— DESCRIPTION OF THE TASK —
Write the material out again in full, exactly.

Start of GIVEN DATA

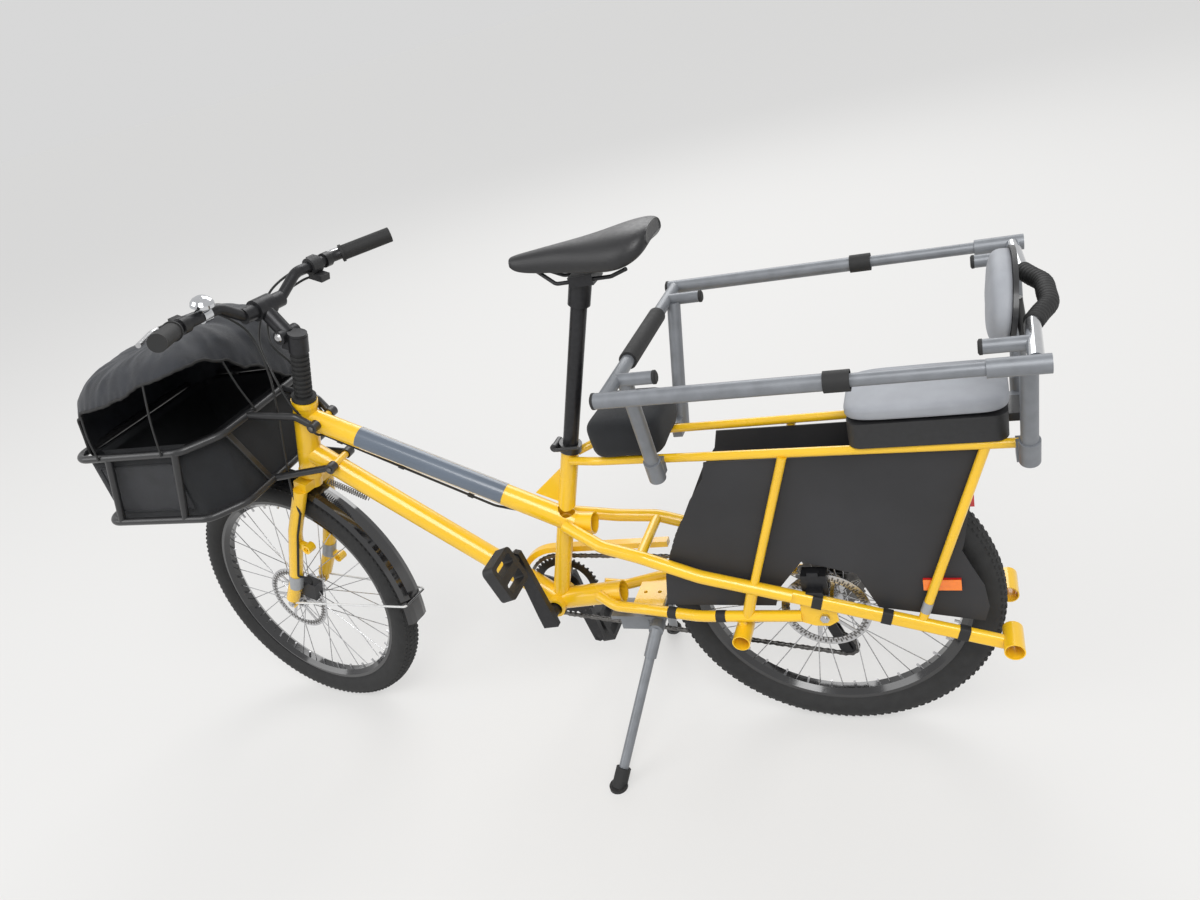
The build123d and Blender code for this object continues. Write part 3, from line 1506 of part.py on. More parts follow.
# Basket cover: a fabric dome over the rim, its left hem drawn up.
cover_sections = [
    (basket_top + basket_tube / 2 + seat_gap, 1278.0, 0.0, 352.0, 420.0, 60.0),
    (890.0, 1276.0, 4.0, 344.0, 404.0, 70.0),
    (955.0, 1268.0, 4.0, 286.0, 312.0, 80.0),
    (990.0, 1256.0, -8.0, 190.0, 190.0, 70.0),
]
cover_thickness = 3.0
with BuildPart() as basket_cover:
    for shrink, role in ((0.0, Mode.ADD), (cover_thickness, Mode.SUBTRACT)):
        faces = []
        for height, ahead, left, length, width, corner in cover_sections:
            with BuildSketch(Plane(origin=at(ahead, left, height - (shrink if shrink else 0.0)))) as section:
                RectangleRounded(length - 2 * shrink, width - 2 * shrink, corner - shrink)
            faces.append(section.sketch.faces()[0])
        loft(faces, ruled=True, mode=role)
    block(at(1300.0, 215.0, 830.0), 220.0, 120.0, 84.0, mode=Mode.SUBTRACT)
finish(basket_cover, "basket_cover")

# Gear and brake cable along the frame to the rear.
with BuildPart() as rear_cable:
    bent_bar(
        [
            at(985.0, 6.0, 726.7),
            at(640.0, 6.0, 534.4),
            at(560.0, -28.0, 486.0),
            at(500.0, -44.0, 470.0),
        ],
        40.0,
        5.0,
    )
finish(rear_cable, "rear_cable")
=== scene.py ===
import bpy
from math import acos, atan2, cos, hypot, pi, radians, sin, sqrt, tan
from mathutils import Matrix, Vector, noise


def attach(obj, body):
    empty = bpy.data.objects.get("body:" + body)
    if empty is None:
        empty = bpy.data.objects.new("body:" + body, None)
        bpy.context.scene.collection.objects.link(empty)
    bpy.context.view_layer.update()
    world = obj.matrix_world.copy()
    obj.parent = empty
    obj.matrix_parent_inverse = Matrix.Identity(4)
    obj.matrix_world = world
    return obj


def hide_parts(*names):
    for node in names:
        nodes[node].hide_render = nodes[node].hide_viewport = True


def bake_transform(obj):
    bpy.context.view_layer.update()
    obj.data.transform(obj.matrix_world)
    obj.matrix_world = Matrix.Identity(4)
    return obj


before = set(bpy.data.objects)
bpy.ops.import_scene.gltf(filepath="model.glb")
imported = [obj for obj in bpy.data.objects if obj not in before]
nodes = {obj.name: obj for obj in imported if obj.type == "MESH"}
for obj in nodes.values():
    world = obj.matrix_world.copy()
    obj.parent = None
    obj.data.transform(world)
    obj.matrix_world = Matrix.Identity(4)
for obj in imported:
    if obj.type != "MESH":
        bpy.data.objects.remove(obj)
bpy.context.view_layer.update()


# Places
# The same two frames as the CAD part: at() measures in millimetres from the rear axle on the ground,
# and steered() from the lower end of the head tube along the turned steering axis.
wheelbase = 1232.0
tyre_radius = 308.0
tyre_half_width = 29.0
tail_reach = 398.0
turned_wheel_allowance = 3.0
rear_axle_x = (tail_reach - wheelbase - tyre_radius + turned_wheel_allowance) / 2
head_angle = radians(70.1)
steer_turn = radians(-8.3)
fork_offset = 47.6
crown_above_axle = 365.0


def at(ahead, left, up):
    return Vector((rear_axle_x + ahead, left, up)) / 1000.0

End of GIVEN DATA

— WRITTEN REPLY —
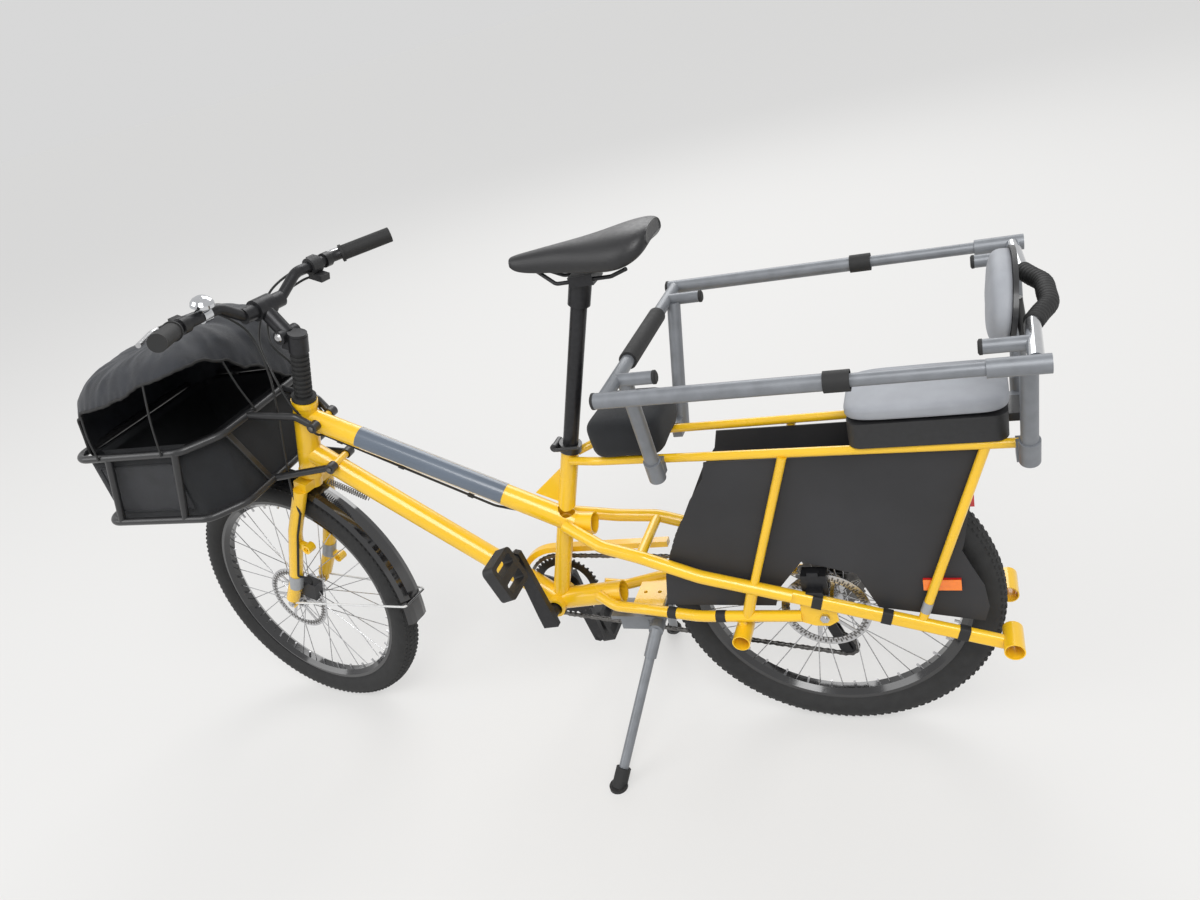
The build123d and Blender code for this object continues. Write part 3, from line 1506 of part.py on. More parts follow.
# Basket cover: a fabric dome over the rim, its left hem drawn up.
cover_sections = [
    (basket_top + basket_tube / 2 + seat_gap, 1278.0, 0.0, 352.0, 420.0, 60.0),
    (890.0, 1276.0, 4.0, 344.0, 404.0, 70.0),
    (955.0, 1268.0, 4.0, 286.0, 312.0, 80.0),
    (990.0, 1256.0, -8.0, 190.0, 190.0, 70.0),
]
cover_thickness = 3.0
with BuildPart() as basket_cover:
    for shrink, role in ((0.0, Mode.ADD), (cover_thickness, Mode.SUBTRACT)):
        faces = []
        for height, ahead, left, length, width, corner in cover_sections:
            with BuildSketch(Plane(origin=at(ahead, left, height - (shrink if shrink else 0.0)))) as section:
                RectangleRounded(length - 2 * shrink, width - 2 * shrink, corner - shrink)
            faces.append(section.sketch.faces()[0])
        loft(faces, ruled=True, mode=role)
    block(at(1300.0, 215.0, 830.0), 220.0, 120.0, 84.0, mode=Mode.SUBTRACT)
finish(basket_cover, "basket_cover")

# Gear and brake cable along the frame to the rear.
with BuildPart() as rear_cable:
    bent_bar(
        [
            at(985.0, 6.0, 726.7),
            at(640.0, 6.0, 534.4),
            at(560.0, -28.0, 486.0),
            at(500.0, -44.0, 470.0),
        ],
        40.0,
        5.0,
    )
finish(rear_cable, "rear_cable")
=== scene.py ===
import bpy
from math import acos, atan2, cos, hypot, pi, radians, sin, sqrt, tan
from mathutils import Matrix, Vector, noise


def attach(obj, body):
    empty = bpy.data.objects.get("body:" + body)
    if empty is None:
        empty = bpy.data.objects.new("body:" + body, None)
        bpy.context.scene.collection.objects.link(empty)
    bpy.context.view_layer.update()
    world = obj.matrix_world.copy()
    obj.parent = empty
    obj.matrix_parent_inverse = Matrix.Identity(4)
    obj.matrix_world = world
    return obj


def hide_parts(*names):
    for node in names:
        nodes[node].hide_render = nodes[node].hide_viewport = True


def bake_transform(obj):
    bpy.context.view_layer.update()
    obj.data.transform(obj.matrix_world)
    obj.matrix_world = Matrix.Identity(4)
    return obj


before = set(bpy.data.objects)
bpy.ops.import_scene.gltf(filepath="model.glb")
imported = [obj for obj in bpy.data.objects if obj not in before]
nodes = {obj.name: obj for obj in imported if obj.type == "MESH"}
for obj in nodes.values():
    world = obj.matrix_world.copy()
    obj.parent = None
    obj.data.transform(world)
    obj.matrix_world = Matrix.Identity(4)
for obj in imported:
    if obj.type != "MESH":
        bpy.data.objects.remove(obj)
bpy.context.view_layer.update()


# Places
# The same two frames as the CAD part: at() measures in millimetres from the rear axle on the ground,
# and steered() from the lower end of the head tube along the turned steering axis.
wheelbase = 1232.0
tyre_radius = 308.0
tyre_half_width = 29.0
tail_reach = 398.0
turned_wheel_allowance = 3.0
rear_axle_x = (tail_reach - wheelbase - tyre_radius + turned_wheel_allowance) / 2
head_angle = radians(70.1)
steer_turn = radians(-8.3)
fork_offset = 47.6
crown_above_axle = 365.0


def at(ahead, left, up):
    return Vector((rear_axle_x + ahead, left, up)) / 1000.0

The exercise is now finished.